Final Checklist: Before You Submit a Series
Check | Yes/No | Action If No |
---|---|---|
Do the essays share at least one identifiable signature move? | _____ | Pick one and insert it into the weakest piece. |
Is tone consistent across pieces? | _____ | Do the tone test aloud and adjust language. |
Are transitions and conclusions used to tie essays together? | _____ | Write a one-sentence connective conclusion for each essay. |
Does each paragraph connect its evidence to the thesis? | _____ | Apply evidence-commentary swap in revision. |
Parting Advice—How to Keep Growing After the Exam
Voice development is cumulative. After the AP season, keep a short journal where you respond to readings in your chosen signature tone. Continue the phrase bank and revisit your portfolio every month. The habits you build for AP performance—clear thesising, purposeful transitions, evidence-rich commentary—are the same habits that make your college writing stronger and more memorable.

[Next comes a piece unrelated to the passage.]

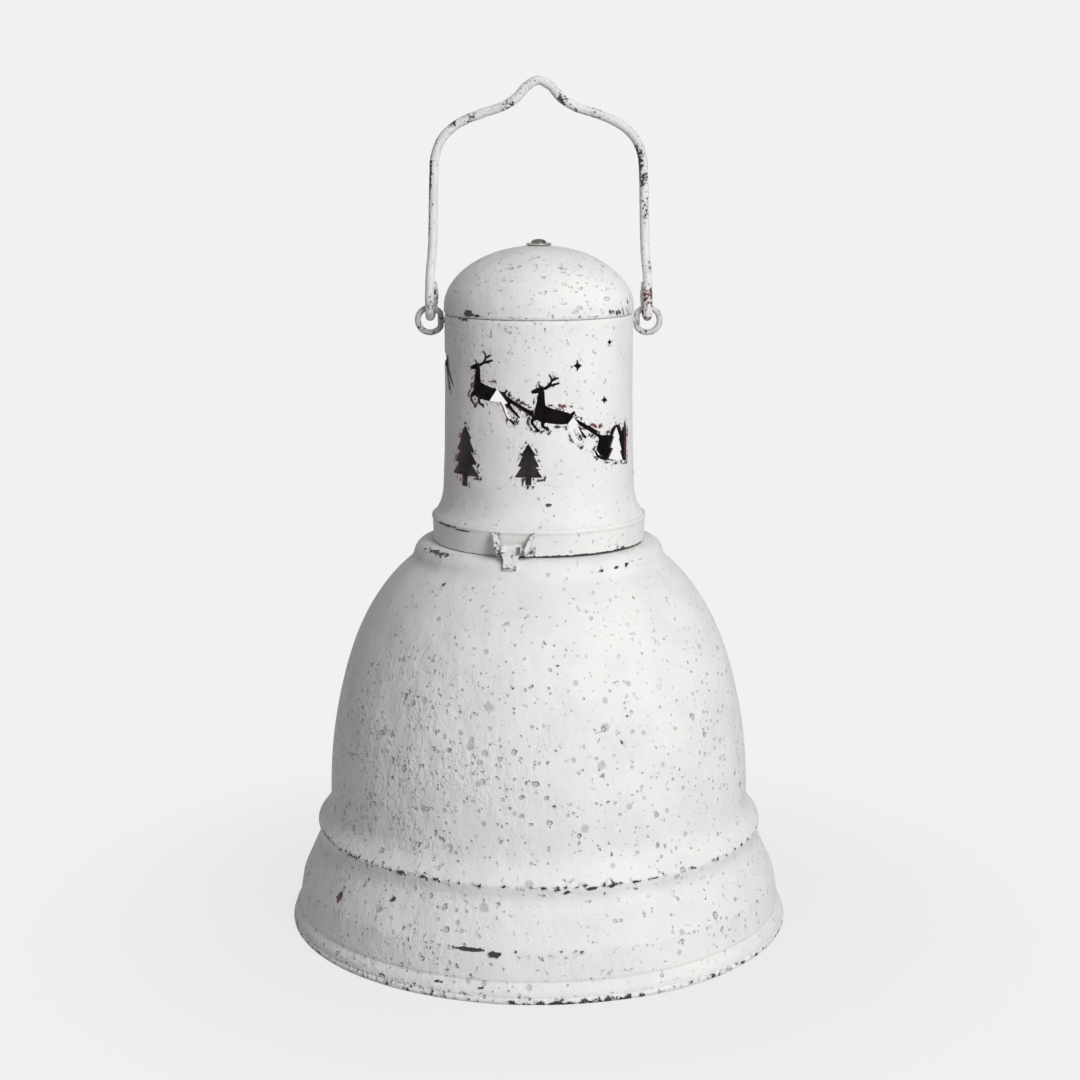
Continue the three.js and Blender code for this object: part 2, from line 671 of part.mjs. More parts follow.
// Bail: hook, leg, bow and peak of one half, then the same points mirrored
function bailHalf() {
  const points = [[EYE_REACH, HOOK_R, BAIL_AXIS_Z + HOOK_RETURN], [EYE_REACH, HOOK_R, BAIL_AXIS_Z + 4]];
  for (let degrees = 0; degrees <= 180; degrees += 30) {
    const angle = THREE.MathUtils.degToRad(degrees);
    points.push([EYE_REACH, HOOK_R * Math.cos(angle), BAIL_AXIS_Z - HOOK_R * Math.sin(angle)]);
  }
  const leg = [[1.9, -0.15, 0.92], [1.6, -0.7, 0.45], [1, -1.6, 0.1]];
  leg.forEach(([spread, drop, lean], i) => {
    points.push([
      BAIL_HALF_WIDTH + spread + drop * 0.1, -HOOK_R * lean, BAIL_AXIS_Z + 3 + (i + 0.6) * 7.5,
    ]);
  });
  const bow = [
    [1, 0.585], [0.984, 0.675], [0.91, 0.753], [0.765, 0.812], [0.545, 0.856], [0.345, 0.886],
    [0.21, 0.925], [0.115, 0.974],
  ];
  bow.forEach(([across, up]) => points.push([BAIL_HALF_WIDTH * across, 0, BAIL_AXIS_Z + BAIL_HEIGHT * up]));
  return points;
}

function bail() {
  const half = bailHalf();
  const peak = [0, 0, BAIL_AXIS_Z + BAIL_HEIGHT];
  const other = half.map(([x, y, z]) => [-x, y, z]).reverse();
  const vectors = [...half, peak, ...other].map((point) => new THREE.Vector3(...point));
  const path = new THREE.CatmullRomCurve3(vectors, false, 'centripetal');
  const section = new THREE.Shape();
  section.absarc(0, 0, BAIL_WIRE_R, 0, Math.PI * 2, false);
  const options = { steps: BAIL_STEPS, extrudePath: path, curveSegments: BAIL_SIDES / 2, bevelEnabled: false };
  return toSolid(new THREE.ExtrudeGeometry(section, options));
}

// Hinge
function pinCentre() {
  return [PIN_REACH, HEAD_Z + PIN_UP];
}

function hingeEar(side) {
  const [r, z] = [PIN_REACH, PIN_UP];
  const root = BAND_R - 2;
  const nose = arc([r, z], [KNUCKLE_R, KNUCKLE_R], 40, -110, 8);
  const shape = outline([[root, EAR_TOP], [BAND_R + 1.6, EAR_TOP - 0.2], ...nose, [root, z - KNUCKLE_R * 0.6]]);
  shape.holes.push(pinHole(r, z));
  const ear = pushAcross(shape, HINGE_AZIMUTH, (side * EAR_SPACING) / 2, EAR_SHEET);
  return ear.subtract(disc(BAND_R + BAND_LIP + GAP, -2, EAR_TOP + 2));
}

function pinHole(r, z) {
  const hole = new THREE.Path();
  hole.absarc(r, z, PIN_R + RUNNING, 0, Math.PI * 2, true);
  return hole;
}

function hingeLeaf() {
  const [r, z] = pinCentre();
  const knuckle = new THREE.Shape();
  knuckle.absarc(r, z, KNUCKLE_R, 0, Math.PI * 2, false);
  knuckle.holes.push(pinHole(r, z));
  const outR = r + KNUCKLE_R;
  const footR = outR + LEAF_FOOT * 0.55;
  const arm = outline([
    [outR - LEAF_SHEET, z - 0.4],
    [outR - LEAF_SHEET, shoulderZ(outR - LEAF_SHEET, GAP)],
    [outR + 0.3, shoulderZ(outR + 0.3, GAP)],
    [footR, shoulderZ(footR, GAP)],
    [footR + 0.5, shoulderZ(footR, GAP) + 0.7],
    [outR + LEAF_SHEET * 0.7, shoulderZ(outR, GAP) + LEAF_SHEET * 1.4],
    [outR, z - 0.4],
  ]);
  const place = (shape) => pushAcross(shape, HINGE_AZIMUTH, LEAF_SHIFT, LEAF_WIDTH, 8);
  const clear = bar(...pinEnds(0), PIN_R + RUNNING);
  return place(knuckle).add(place(arm)).subtract(clear);
}

function pinEnds(extra) {
  const [r, z] = pinCentre();
  const { out, across } = frameAt(HINGE_AZIMUTH);
  const half = EAR_SPACING / 2 + EAR_SHEET / 2 + GAP + PIN_HEAD + extra;
  return [-half, half].map((distance) => (
    out.clone().multiplyScalar(r).addScaledVector(across, distance).setZ(z).toArray()
  ));
}

function hingePin() {
  const [from, to] = pinEnds(0).map((end) => new THREE.Vector3(...end));
  const along = to.clone().sub(from).normalize();
  const headAt = (end, step) => bar(end.toArray(), end.clone().addScaledVector(along, step).toArray(), PIN_HEAD_R);
  return join([
    bar(from.toArray(), to.toArray(), PIN_R),
    headAt(from, PIN_HEAD),
    headAt(to, -PIN_HEAD),
  ]);
}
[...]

Voice is not a magic trick; it’s a set of choices repeated with intention. With practice, feedback, and a few targeted tools—like structured templates, voice inventories, and the occasional session with a personalized tutor—you’ll be able to draw a voice that not only meets rubric expectations but also makes your ideas feel unmistakably yours.
Quick Takeaway
To build cohesion across a series, be deliberate: name your signature moves, record them, thread them through multiple pieces, and accept feedback that strengthens structure without erasing personality. That steady, intentional practice is how distinct, cohesive voice becomes reliable—essay after essay.